Coming back from Haiti, I dropped and broke my phone. Having been unplugged for a week already, it didn't bother me to be without it for another three days while I got a replacement. In fact, it was actually liberating. I was able to navigate three airports and arrive to Austin with the help of random people (it's a good time to memorize your emergency contact numbers by the way). I found myself more at peace and present.
Two weeks later, my car broke down. In the past, I would usually stress out. "How am I going to get around? How will I get back and forth to work? This is so inconvenient!" were internal thoughts bouncing in my mind.

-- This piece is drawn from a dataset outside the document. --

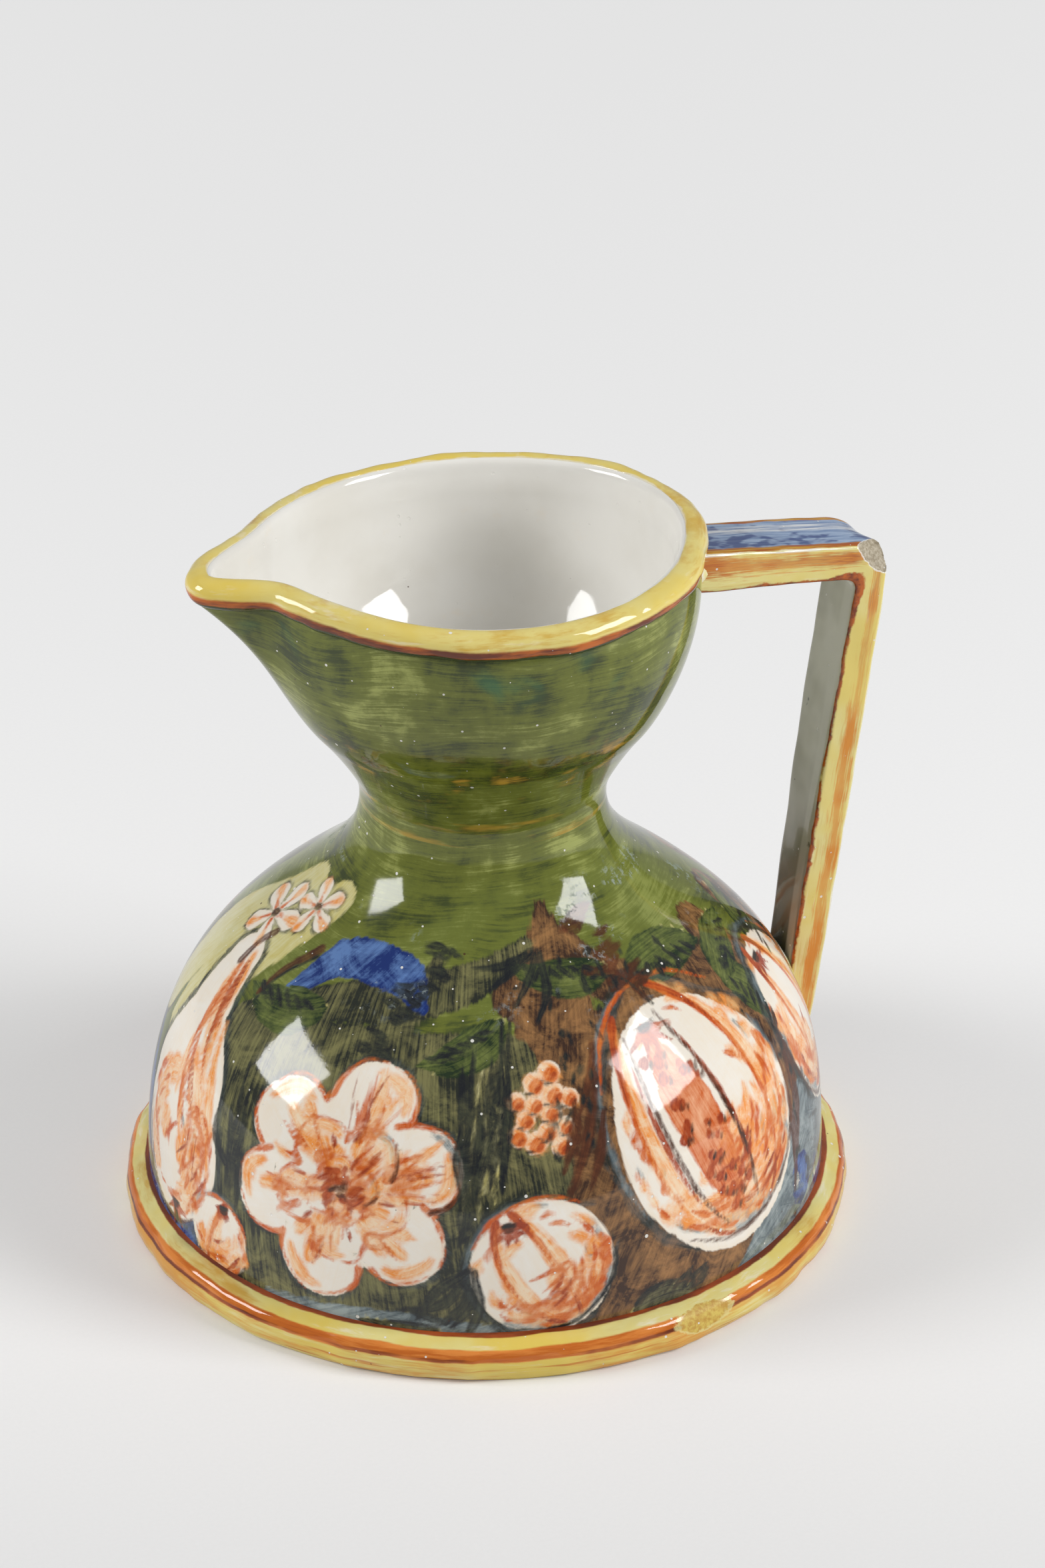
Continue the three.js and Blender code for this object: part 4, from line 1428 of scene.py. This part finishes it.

But having experienced taking public transportation because of high gas prices and car thief in Nairobi and traveling by foot due to roadblocks for political riots in Haiti, it didn't seem like a big deal to take a fifteen minute walk to the nearest bus stop while my car was getting repaired. And it provided opportunity for me to meet new people in my community and bond more with my roommate who offered me rides.
Most recently, I've been impacted by the government shutdown in the US. As a federal employee, I've weathered this storm before, but this time gives rise to more uncertainty honestly. But it's amazing how the Lord's peace supersedes understanding of this world. Not knowing when I'd return back to work or if I'd paid, the lessons of simplicity and contentment were enforced. It's a great time of year to be simplifying life and shedding things out that aren't really necessary. Feeding myself out of the abundance in my cabinets and freezer. Scaling back on materialistic things over the holidays. And having more time to connect with others, made it all worthwhile.
I Timothy 6:17 reads, "Command those who are rich in this present world not to be arrogant nor to put their hope in wealth, which is so uncertain, but to put their hope in God, who richly provides us with everything for our enjoyment."
I am so grateful for the travel opportunities I recently had that brought me back to the fact that less is more. I felt like God was preparing me for moments to come. Moments where I'd be challenged to keep my hope in God, the provider of everything we receive for our enjoyment.
What lessons in gratitude has God taught you through your journeys to new places?
How have these lessons been reinforced in your life after returning home?